Development in Austin is crucial to the success in San Antonio. Derrick White won the NBA G League championship as a minor league assignee in 2017. Lonnie Walker IV averaged 16.6 points through 28 games with Austin last season and is now a key role player in San Antonio. Rookies Keldon Johnson and Luka Samanic can only hope to follow in his footsteps as they spend a great deal of time on assignment this season. The list goes on, as players like Dejounte Murray and Bryn Forbes have also spent time in Austin.
The cohesion between the two squads continues and Fields has seen that first hand.
It’s been a learning process for me. There are a lot of things you don’t know as you enter a new field or job responsibilities. There’s the roster construction, the communication with agents, players, and staff. There’s a lot of back and forth communication between San Antonio and Austin,” he said. “I live in San Antonio and still have day-to-day duties and a lot of collegiate scouting. Getting a grasp of the nuances, from NBA G League rules, to what you can and can’t do when making a team, you absorb them over time. The staff that’s been put around me has been excellent, from Assistant GM Tyler Self and head coach Blake Ahearn and his staff, they’ve been very helpful.”
Fields has had an eye-opening experience through his recent time as a scout and executive.
“This side of basketball is a lot different. The mental muscles that you’re working are a lot different than the ones you’re working on as a player. I’ve humbled myself to understand that I hadn’t done this before. I’ve leaned on people in the organization, from RC to Brian Wright, to some of my mentors — Chris Grant and Brent Barry, Dave Telup, George Felton — I could go on and on. That’s put a lot of things in perspective,” he pointed out. “You see the hard work that goes into the draft, free agency and the meetings, phone calls, and conversations that go into this. There is so much going on behind the scenes that had to go right for me to be an NBA player that I never could have seen. Sometimes I wish players could see the amount of work that goes into it. It’s gratifying to know your hard work is paying off, but there’s so much that goes into it behind the scenes. I’ve seen it first and foremost now. You don’t realize how lucky you can be. There’s a lot of things outside of you that have to go your way to get where you need to go.”
Fields’ mentality helps him fit with San Antonio and his contributions add to the positive culture. As he simultaneously continues to learn and share, however, there’s one person with an intimate NBA G League perspective whose brain he can pick: his cousin Cameron Jones, who won NBA G League Most Improved Player in 2013.

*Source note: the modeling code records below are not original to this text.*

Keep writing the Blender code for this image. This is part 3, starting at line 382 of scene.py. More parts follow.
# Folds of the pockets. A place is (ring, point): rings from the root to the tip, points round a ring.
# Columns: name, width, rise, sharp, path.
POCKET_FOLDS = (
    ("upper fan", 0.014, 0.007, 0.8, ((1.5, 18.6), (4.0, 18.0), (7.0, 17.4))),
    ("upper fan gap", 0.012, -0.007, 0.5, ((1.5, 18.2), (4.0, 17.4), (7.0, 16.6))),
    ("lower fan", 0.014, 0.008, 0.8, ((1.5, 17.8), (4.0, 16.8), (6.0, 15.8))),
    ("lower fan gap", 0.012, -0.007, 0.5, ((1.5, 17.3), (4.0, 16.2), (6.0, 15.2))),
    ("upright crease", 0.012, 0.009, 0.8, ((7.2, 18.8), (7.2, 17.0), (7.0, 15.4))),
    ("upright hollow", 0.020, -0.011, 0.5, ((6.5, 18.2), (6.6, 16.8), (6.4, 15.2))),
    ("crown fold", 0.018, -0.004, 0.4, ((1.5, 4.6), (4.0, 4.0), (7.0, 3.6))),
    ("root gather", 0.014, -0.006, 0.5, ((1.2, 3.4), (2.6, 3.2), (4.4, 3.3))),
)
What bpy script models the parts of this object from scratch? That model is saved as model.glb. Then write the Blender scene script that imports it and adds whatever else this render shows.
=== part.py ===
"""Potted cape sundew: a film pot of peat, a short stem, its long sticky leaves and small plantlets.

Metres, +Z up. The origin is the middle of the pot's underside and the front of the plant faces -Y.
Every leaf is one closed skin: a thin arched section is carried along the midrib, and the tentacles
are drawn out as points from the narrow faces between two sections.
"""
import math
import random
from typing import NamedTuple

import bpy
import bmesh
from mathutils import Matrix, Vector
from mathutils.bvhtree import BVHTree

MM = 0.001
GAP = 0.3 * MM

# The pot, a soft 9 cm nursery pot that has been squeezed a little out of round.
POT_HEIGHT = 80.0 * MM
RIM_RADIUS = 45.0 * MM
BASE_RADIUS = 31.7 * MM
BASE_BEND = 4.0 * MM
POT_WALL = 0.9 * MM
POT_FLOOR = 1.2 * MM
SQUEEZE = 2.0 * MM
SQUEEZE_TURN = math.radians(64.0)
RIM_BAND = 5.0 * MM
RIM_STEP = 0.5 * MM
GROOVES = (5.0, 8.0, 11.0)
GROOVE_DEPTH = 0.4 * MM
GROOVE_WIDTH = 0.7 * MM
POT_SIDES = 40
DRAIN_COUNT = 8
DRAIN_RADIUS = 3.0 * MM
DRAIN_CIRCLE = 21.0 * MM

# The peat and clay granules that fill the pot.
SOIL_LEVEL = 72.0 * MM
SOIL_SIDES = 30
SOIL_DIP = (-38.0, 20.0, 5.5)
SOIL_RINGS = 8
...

“He’s been playing in Finland and I’m so happy for him. I tell him, once you hang them up, life changes. It’s a weird shift,” Fields said. “To see the amount of time and resiliency that he had to put in has helped me understand the players a little bit more. I can’t empathize with that lifestyle. When Cameron tells me how it is, hopefully, I can implement that into my relationship with the players. As a manager, if there’s something I don’t know, I can always connect players to Cameron.”